Check each line of the material below for the string "object", then report how many lines have it, and nothing else.

[Start Working data]

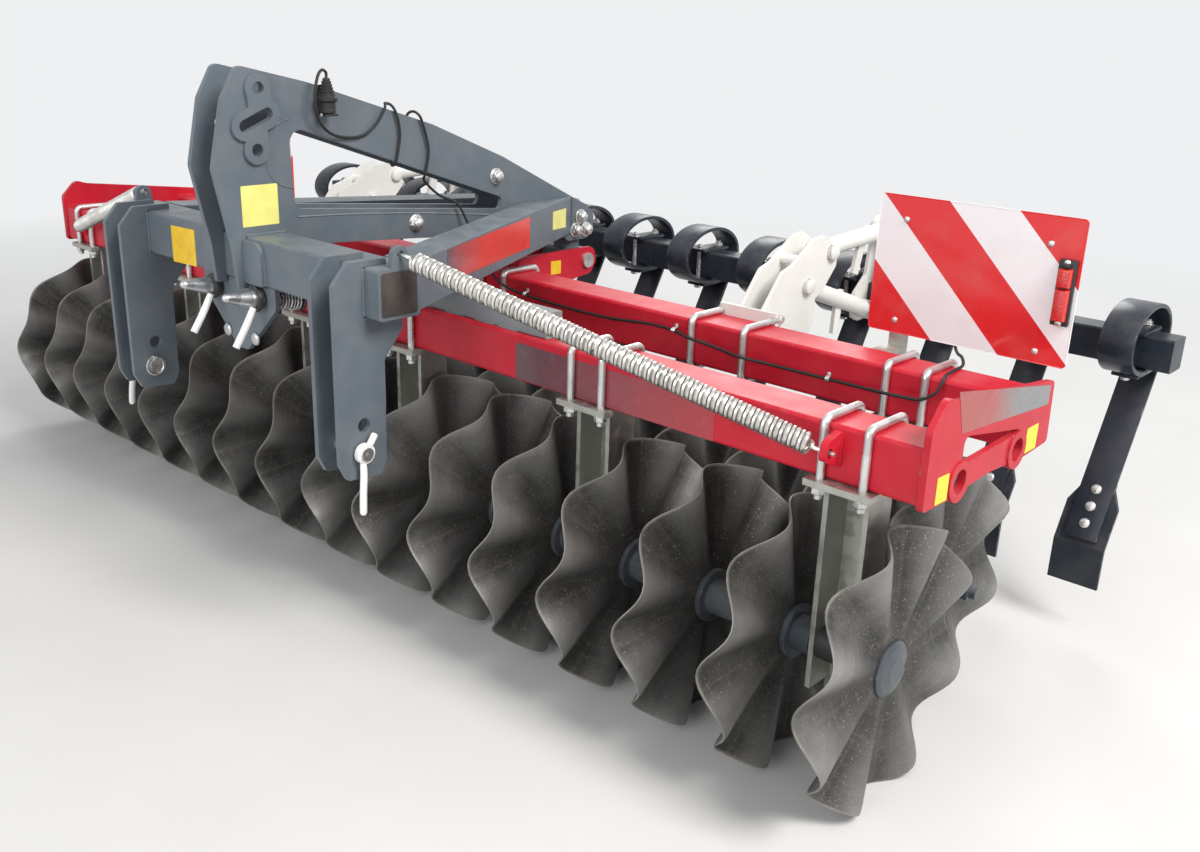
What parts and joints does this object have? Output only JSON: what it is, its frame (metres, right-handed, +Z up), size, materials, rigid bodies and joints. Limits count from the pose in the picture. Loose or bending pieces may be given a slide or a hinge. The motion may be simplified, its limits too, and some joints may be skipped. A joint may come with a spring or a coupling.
{
  "type": "disc harrow",
  "caption": "Front-carried disc harrow with two gangs of wavy discs, a steering headstock with mast, and a sprung levelling board with paddles.",
  "frame": {"origin": "middle of the whole machine's box, on the floor its discs stand on", "axes": "X across the machine along the gangs, Y from the headstock to the levelling board, Z up"},
  "size_m": [3.07, 1.5536, 1.1896],
  "materials": {
    "red": "glossy red paint, dusty",
    "slate": "semi-gloss slate grey paint",
    "galvanised": "dull zinc coating",
    "spring": "zinc-plated wire",
    "black": "semi-gloss black paint",
    "off_white": "off-white paint",
    "disc_steel": "worn brown-grey steel with bright rims",
    "blue_grey": "blue-grey paint",
    "board_paint": "reflective red and white stripes",
    "lamp": "red lens in a dark case",
    "white": "white dipped grips",
    "cable": "black cable sheath"
  },
  "bodies": {
    "frame": {"beam_front": "red", "beam_rear": "red", "end_plate_left": "red", "end_plate_right": "red", "apex_ears": "red", "pitch_pin": "galvanised", "slide_bar": "slate", "spring_lugs": "red", "arms_front": "galvanised", "arms_rear": "galvanised", "clamps_front": "galvanised", "clamps_rear": "galvanised", "ubolts_front": "galvanised", "ubolts_rear": "galvanised", "bearings_front": "black", "bearings_rear": "black", "board_mounts": "off_white", "mount_ubolts": "galvanised", "mount_pins": "galvanised", "warning_boards": "board_paint", "board_stays": "galvanised", "lamps": "lamp", "cable_frame": "cable", "centring_springs": "spring"},
    "swivel": {"swivel": "slate"},
    "headstock": {"crossbeam": "slate", "mast_plates": "slate", "hitch_eye_plates": "slate", "kingpin_housing": "slate", "diagonal_arms": "slate", "hitch_brackets": "slate", "hitch_pins": "galvanised", "pin_handles": "white", "front_plates": "slate", "plungers": "slate", "plunger_springs": "spring", "plunger_handles": "white", "plug": "cable", "cable_mast": "cable"},
    "gang_front": {"shaft_front": "disc_steel", "spools_front": "blue_grey", "discs_front": "disc_steel", "caps_front": "blue_grey"},
    "gang_rear": {"shaft_rear": "disc_steel", "spools_rear": "blue_grey", "discs_rear": "disc_steel", "caps_rear": "blue_grey"},
    "board_lower": {"lower_arms": "off_white"},
    "board_upper": {"upper_arms": "off_white"},
    "board": {"board_tube": "black", "board_brackets": "off_white", "tines": "black", "paddles": "black"}
  },
  "joints": [
    {"name": "headstock_pitch", "type": "hinge", "parent": "frame", "child": "swivel", "pos_m": [0, 0.33892, 0.671], "axis": [-1, 0, 0], "range_deg": [0, 8], "deforming": ["centring_springs"]},
    {"name": "headstock_steer", "type": "hinge", "parent": "swivel", "child": "headstock", "pos_m": [0, 0.33892, 0.735], "axis": [0, 0, 1], "range_deg": [-8, 8], "stiffness_Nm_per_rad": 12000, "deforming": ["centring_springs"]},
    {"name": "front_gang_turn", "type": "hinge", "parent": "frame", "child": "gang_front", "pos_m": [0, -0.34608, 0.259], "axis": [1, 0, 0], "continuous": true},
    {"name": "rear_gang_turn", "type": "hinge", "parent": "frame", "child": "gang_rear", "pos_m": [0, 0.02891, 0.259], "axis": [1, 0, 0], "continuous": true},
    {"name": "board_lift", "type": "hinge", "parent": "frame", "child": "board_lower", "pos_m": [0, 0.25892, 0.74], "axis": [1, 0, 0], "range_deg": [-8, 12]},
    {"name": "board_turn", "type": "hinge", "parent": "board_lower", "child": "board", "pos_m": [0, 0.60891, 0.625], "axis": [1, 0, 0], "range_deg": [-4, 4]},
    {"name": "board_upper_turn", "type": "hinge", "parent": "frame", "child": "board_upper", "pos_m": [0, 0.35191, 0.808], "axis": [1, 0, 0], "range_deg": [-10, 15]}
  ],
  "couplings": [
    {"joint": "board_turn", "follows": "board_lift", "ratio": -0.2953},
    {"joint": "board_upper_turn", "follows": "board_lift", "ratio": 1.2285}
  ]
}
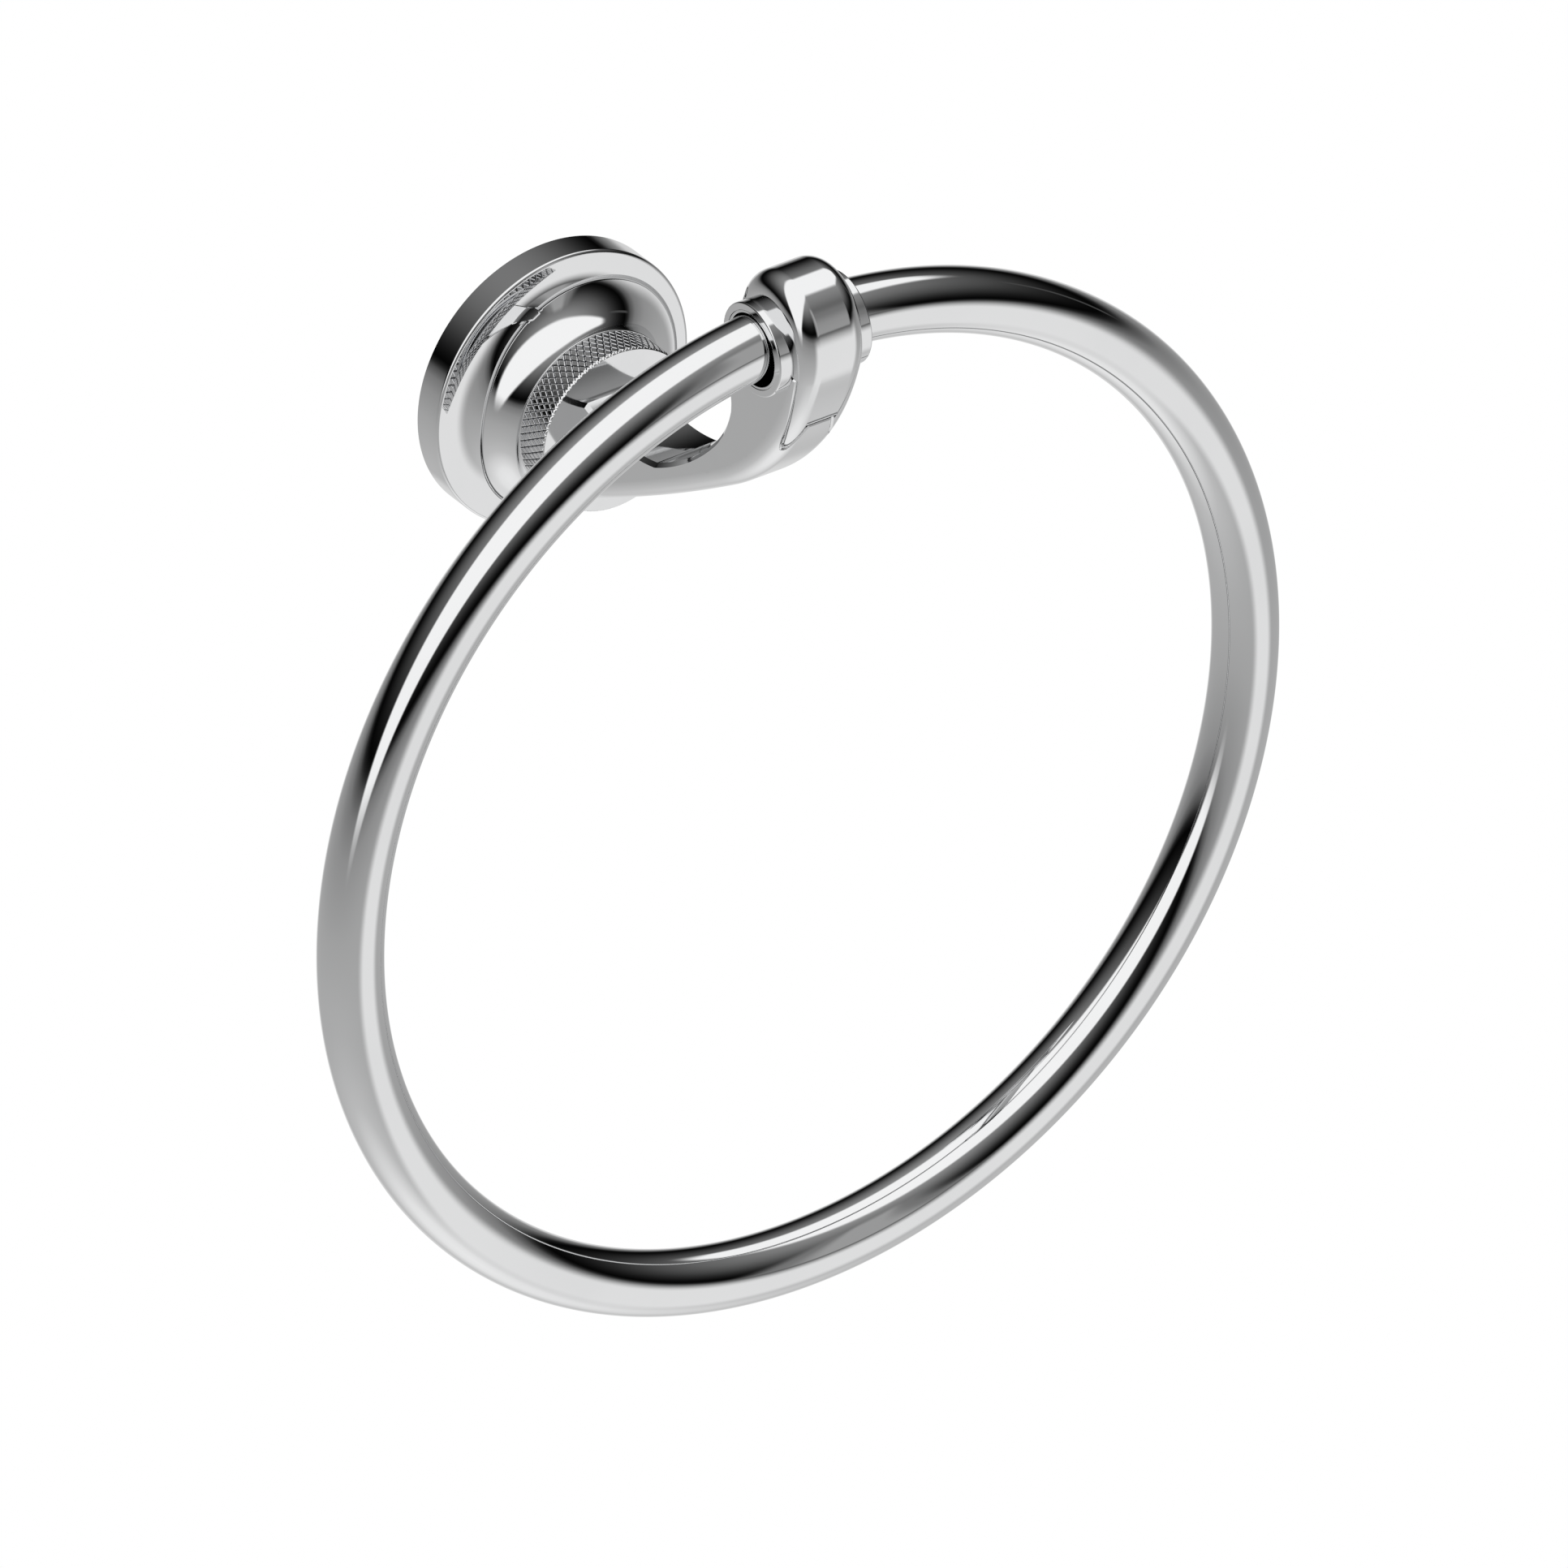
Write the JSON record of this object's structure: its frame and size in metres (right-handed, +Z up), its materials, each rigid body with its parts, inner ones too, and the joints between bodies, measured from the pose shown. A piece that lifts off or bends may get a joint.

[End Working data]

→ **Response**
2